I once served on Microsoft's Business Intelligence Partner Advisory Council, and was initially unimpressed with the PDW product. It struck me at the time as a product created to give Microsoft credibility in the Enterprise-grade database game and provide peace of mind for customers, and less of a product that was actually designed to generate siginificant unit sales.
But things have turned around. A year later, the product is up to its third "appliance update" (and much better aligned with non-PDW editions of SQL Server) and a bona fide version 2.0 of the product is due later this year. Gartner says PDW has been adopted by 100 new customers over the last 18 months, and is likely to accelerate further, as Dell's PDW-based appliance gains momentum.
The next version of PDW will include the new PolyBase component, which integrates PDW's MPP engine with data nodes in the Hadoop Distributed File System (HDFS) to provide true parallelized, non-batch, SQL query capability over Hadoop data.
And the next major version of SQL Server Enterprise will include an in-memory transactional database engine, code-named Hekaton.
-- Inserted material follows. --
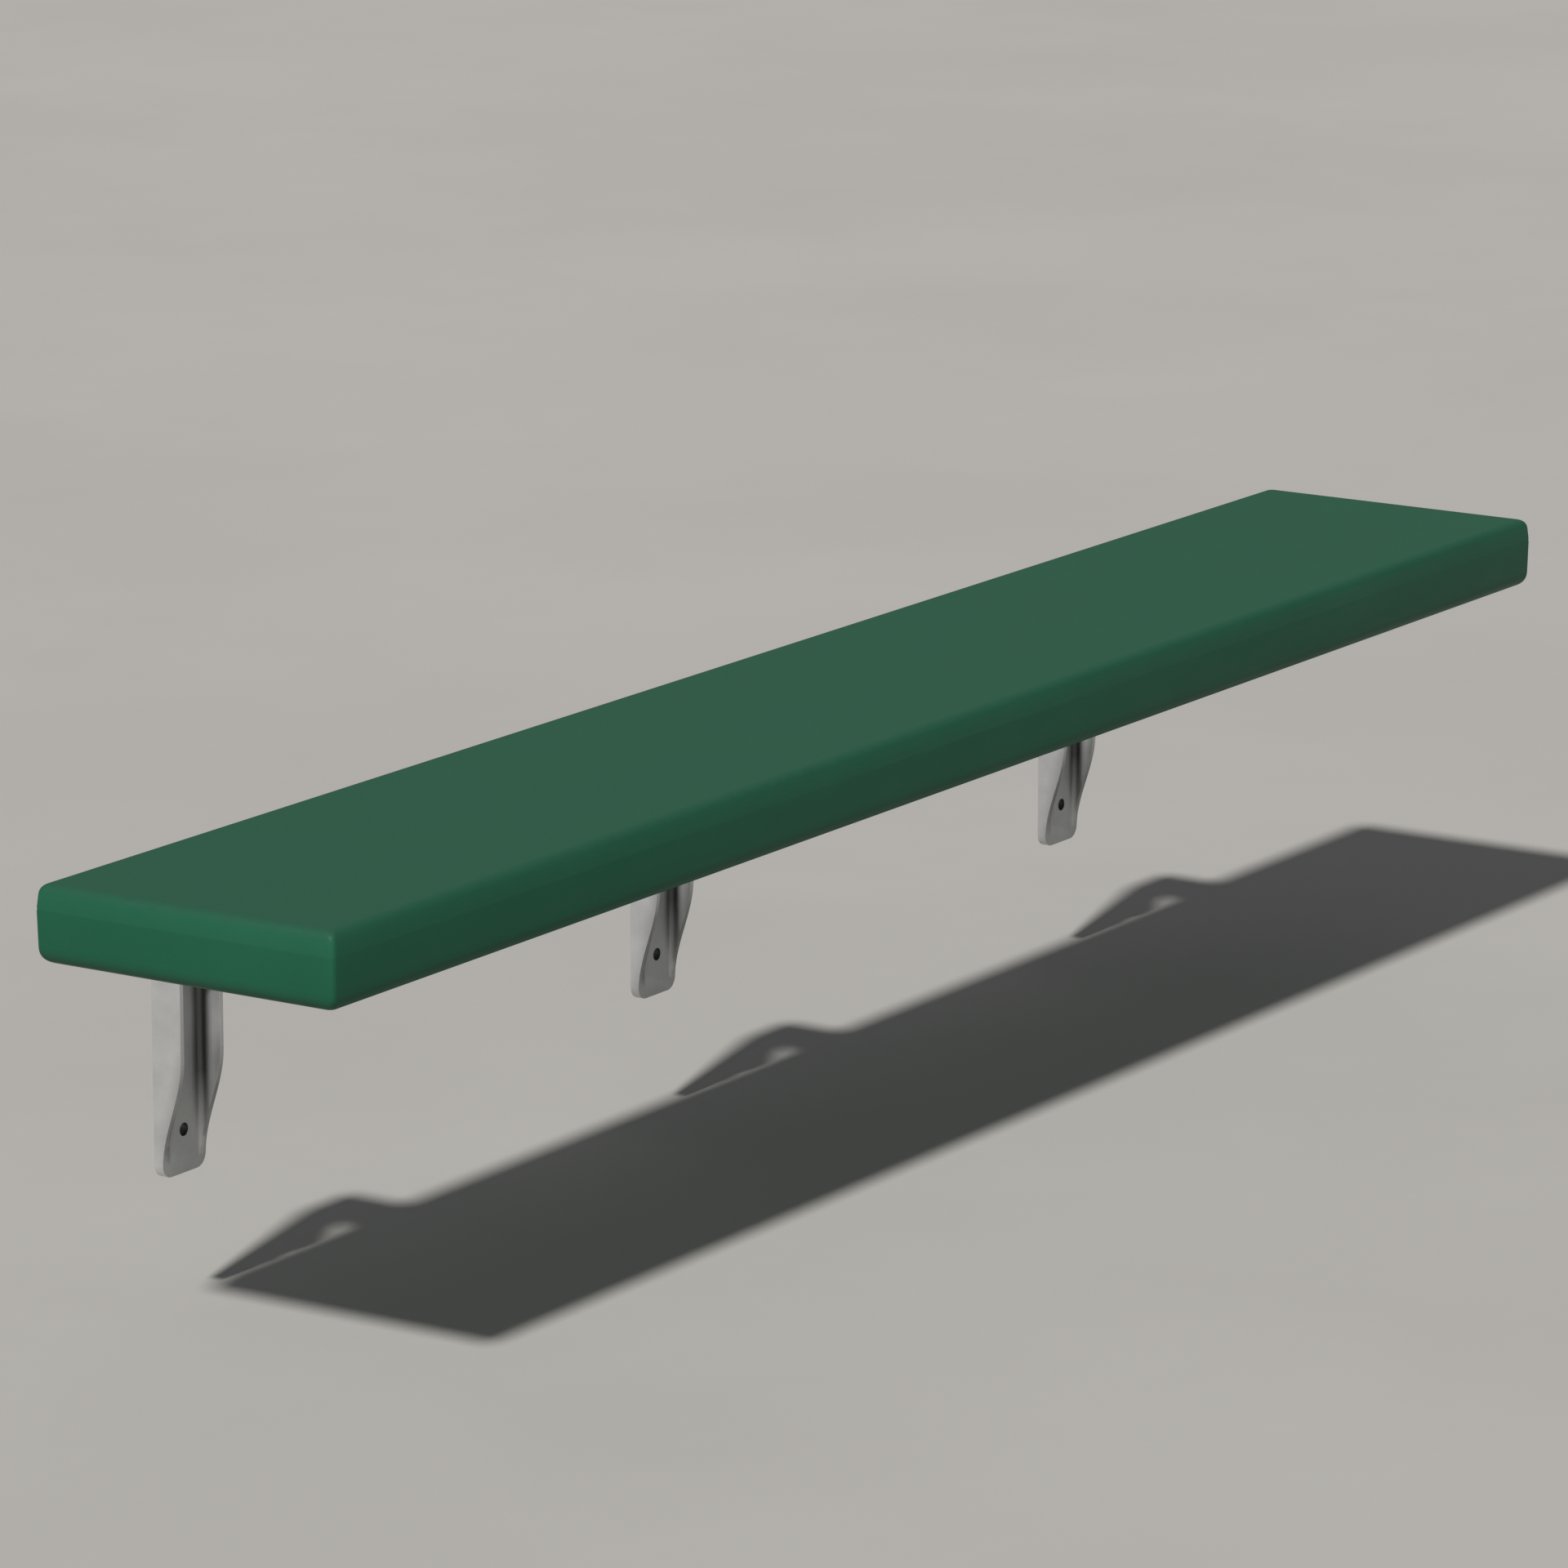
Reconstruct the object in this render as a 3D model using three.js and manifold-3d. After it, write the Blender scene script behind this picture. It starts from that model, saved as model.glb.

Add to that the ability to license SQL Server outright, obtain DW reference architectures for it, buy various SQL Server-based appliances, and to use SQL Server in the Amazon and Microsoft clouds (in Infrastructure as a Service or PaaS configurations) and the product's trajectory would seem to be upward.
What's it all mean? No matter what you may think of the merits of Gartner's influence in the technology market, there's no denying that influence exists. The DW MQ report is extremely important and seems especially methodical, well-thought out, and insightful this year. Analysts Mark A. Beyer, Donald Feinberg, Roxane Edjlali and Merv Adrian have produced a report that everyone in the field should read.